Extract each line containing the string "joints".

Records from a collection
┌────────

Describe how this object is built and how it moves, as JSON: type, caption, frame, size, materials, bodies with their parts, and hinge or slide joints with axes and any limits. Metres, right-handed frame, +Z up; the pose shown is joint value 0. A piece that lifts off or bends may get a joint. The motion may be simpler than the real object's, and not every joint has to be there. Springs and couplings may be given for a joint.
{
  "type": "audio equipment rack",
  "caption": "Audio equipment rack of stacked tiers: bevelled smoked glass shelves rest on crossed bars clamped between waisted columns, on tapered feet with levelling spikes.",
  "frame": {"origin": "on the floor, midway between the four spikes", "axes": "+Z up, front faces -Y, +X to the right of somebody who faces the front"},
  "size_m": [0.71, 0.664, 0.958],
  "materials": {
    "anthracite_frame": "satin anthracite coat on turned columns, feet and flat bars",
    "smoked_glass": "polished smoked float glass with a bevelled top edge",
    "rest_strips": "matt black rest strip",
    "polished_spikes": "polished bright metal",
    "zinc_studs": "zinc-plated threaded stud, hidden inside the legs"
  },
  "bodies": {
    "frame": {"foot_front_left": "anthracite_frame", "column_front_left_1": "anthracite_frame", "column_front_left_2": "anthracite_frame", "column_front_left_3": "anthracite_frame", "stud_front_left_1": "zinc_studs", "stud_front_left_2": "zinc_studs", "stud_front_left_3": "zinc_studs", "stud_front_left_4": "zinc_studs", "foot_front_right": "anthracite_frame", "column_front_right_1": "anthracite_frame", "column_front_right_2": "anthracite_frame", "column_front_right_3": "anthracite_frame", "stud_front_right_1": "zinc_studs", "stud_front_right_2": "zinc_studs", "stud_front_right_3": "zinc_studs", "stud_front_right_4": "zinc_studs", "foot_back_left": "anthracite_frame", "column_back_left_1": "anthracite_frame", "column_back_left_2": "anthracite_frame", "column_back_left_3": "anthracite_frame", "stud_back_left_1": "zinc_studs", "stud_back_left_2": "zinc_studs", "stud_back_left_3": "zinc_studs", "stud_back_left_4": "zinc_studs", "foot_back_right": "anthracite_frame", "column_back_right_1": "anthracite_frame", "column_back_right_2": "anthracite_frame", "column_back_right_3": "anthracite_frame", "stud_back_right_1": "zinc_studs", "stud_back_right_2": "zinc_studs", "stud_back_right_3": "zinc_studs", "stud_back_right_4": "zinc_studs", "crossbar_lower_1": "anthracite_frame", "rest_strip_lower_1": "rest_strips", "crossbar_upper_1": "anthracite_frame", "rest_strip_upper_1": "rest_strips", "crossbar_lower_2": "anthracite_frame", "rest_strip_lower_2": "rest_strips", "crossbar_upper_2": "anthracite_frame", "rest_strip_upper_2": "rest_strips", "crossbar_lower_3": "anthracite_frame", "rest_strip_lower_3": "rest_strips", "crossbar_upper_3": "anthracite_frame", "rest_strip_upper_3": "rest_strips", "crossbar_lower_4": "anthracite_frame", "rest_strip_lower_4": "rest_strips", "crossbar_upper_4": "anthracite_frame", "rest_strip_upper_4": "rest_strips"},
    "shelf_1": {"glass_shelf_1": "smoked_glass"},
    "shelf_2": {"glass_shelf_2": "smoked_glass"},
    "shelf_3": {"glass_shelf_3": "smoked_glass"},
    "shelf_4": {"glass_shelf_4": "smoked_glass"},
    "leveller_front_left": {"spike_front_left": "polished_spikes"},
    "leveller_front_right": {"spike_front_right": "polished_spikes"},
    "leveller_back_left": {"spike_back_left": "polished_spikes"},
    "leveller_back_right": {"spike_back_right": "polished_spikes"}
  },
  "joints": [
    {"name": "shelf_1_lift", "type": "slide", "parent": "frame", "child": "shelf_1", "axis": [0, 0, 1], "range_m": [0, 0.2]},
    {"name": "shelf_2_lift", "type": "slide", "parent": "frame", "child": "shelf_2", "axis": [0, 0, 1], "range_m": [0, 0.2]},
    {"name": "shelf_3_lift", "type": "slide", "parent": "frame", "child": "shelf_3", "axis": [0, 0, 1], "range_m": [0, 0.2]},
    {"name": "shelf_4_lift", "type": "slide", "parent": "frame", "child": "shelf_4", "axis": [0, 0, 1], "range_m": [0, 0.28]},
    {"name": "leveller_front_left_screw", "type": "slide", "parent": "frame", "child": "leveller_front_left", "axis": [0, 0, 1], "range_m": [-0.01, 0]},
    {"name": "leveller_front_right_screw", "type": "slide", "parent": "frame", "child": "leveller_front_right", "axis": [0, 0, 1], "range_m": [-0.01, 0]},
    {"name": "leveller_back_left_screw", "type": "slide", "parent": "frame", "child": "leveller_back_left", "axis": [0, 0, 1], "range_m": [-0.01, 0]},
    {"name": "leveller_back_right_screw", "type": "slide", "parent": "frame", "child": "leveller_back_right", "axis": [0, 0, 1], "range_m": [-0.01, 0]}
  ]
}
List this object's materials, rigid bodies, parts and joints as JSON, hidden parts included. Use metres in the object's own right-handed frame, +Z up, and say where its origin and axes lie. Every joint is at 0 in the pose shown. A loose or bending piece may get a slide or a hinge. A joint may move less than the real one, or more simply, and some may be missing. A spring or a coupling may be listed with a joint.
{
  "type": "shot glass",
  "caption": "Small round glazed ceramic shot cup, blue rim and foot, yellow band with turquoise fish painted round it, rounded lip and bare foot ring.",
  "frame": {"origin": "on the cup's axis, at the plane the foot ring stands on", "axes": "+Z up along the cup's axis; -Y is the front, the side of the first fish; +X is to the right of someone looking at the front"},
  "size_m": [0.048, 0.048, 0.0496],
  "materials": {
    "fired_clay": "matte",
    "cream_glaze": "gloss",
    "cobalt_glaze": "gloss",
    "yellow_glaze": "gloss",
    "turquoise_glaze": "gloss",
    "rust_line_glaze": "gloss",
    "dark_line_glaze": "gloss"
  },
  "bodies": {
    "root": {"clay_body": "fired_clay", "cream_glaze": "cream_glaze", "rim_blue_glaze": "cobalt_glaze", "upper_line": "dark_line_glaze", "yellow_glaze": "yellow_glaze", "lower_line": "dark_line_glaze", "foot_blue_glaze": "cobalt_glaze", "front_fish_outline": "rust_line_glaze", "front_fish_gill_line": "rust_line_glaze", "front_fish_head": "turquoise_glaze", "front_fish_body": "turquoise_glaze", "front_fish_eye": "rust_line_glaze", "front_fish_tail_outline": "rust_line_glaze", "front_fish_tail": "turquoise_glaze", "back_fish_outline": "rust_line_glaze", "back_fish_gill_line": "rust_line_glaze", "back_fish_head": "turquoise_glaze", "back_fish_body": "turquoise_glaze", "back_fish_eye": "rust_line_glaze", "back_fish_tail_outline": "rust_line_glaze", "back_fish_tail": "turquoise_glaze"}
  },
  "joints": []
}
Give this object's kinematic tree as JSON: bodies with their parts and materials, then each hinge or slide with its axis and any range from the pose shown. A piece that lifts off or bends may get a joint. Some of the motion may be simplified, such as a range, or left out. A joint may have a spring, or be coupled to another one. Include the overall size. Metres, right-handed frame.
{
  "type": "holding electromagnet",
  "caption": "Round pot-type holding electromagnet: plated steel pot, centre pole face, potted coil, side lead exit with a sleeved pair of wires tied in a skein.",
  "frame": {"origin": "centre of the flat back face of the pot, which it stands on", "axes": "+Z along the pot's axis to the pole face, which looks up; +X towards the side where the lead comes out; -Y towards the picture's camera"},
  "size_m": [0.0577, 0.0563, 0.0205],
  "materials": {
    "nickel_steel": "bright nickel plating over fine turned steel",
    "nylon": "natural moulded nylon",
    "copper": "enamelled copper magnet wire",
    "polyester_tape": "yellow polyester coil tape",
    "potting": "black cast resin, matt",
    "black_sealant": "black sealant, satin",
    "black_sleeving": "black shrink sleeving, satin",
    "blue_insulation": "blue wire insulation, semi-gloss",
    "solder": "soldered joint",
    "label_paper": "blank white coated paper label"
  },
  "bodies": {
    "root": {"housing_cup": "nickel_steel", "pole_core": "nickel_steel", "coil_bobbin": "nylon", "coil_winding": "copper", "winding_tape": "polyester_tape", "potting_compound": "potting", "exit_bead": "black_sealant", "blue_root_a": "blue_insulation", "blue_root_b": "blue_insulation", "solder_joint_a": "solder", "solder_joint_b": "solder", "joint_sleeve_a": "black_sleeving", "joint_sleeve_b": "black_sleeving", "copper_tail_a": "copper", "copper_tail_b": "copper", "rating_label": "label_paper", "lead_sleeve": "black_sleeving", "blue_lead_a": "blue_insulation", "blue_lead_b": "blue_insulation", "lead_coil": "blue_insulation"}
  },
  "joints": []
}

└────────

__TASK RESPONSE__.
Describe how this object is built and how it moves, as JSON: type, caption, frame, size, materials, bodies with their parts, and hinge or slide joints with axes and any limits. Metres, right-handed frame, +Z up; the pose shown is joint value 0. A piece that lifts off or bends may get a joint. The motion may be simpler than the real object's, and not every joint has to be there. Springs and couplings may be given for a joint.
  "joints": [
List this object's materials, rigid bodies, parts and joints as JSON, hidden parts included. Use metres in the object's own right-handed frame, +Z up, and say where its origin and axes lie. Every joint is at 0 in the pose shown. A loose or bending piece may get a slide or a hinge. A joint may move less than the real one, or more simply, and some may be missing. A spring or a coupling may be listed with a joint.
  "joints": []
  "joints": []